Charles Darwin quoted in Voyage on the Beagle

“A single glance at the landscape was sufficient to show me how widely different it was from anything I had ever beheld, ” he wrote in December 1832.

From the start of the 20th century until 1947 Ushuaia became a prison island – Argentina’s Siberia. Mass murderers and political prisoners alike were shacked and dressed in yellow and black striped uniforms in one of the harshest climates on the planet.

Now the prison has been turned into a museum and is yet one more attraction for the travelling hordes descending on the 18,000 square mile island.

Wild coast

Catamarans whisk sightseers off to watch sea lions and Magellan penguins on nearby islands but it is the less exotic species which have been introduced – sheep, rabbits and beavers – which are most common and have had the most impact on the environment.
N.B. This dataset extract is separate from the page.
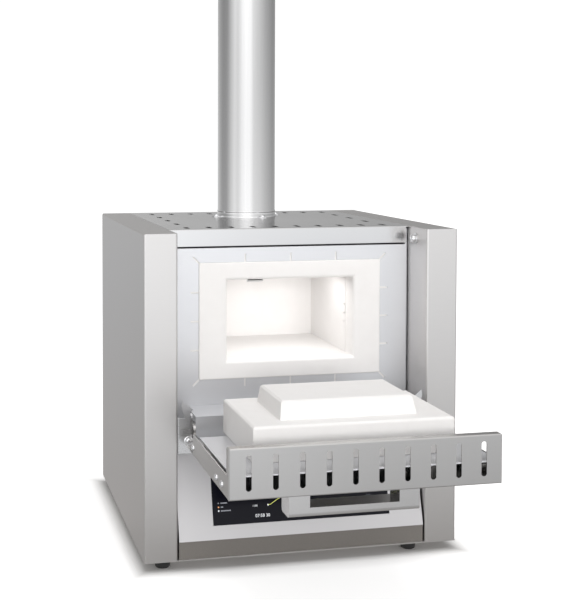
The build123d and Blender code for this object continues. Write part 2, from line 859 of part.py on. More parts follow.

Still, the chance to see a guanaco – a distant relative of the camel with a kangeroo-like ability to run and jump – is worth the fare, as are the condors, hawks, red-headed woodpeckers and other species of birds which populate the wild coast.

Ironically, considering the all-consuming success of the “Fin del Mundo” slogan, Ushuaia is actually usurped by the Chilean military base of Puerto Williams across the other side of the Beagle Channel.

It might not be the southernmost town of the planet but for the people of Ushuaia, it’s not the end of the world.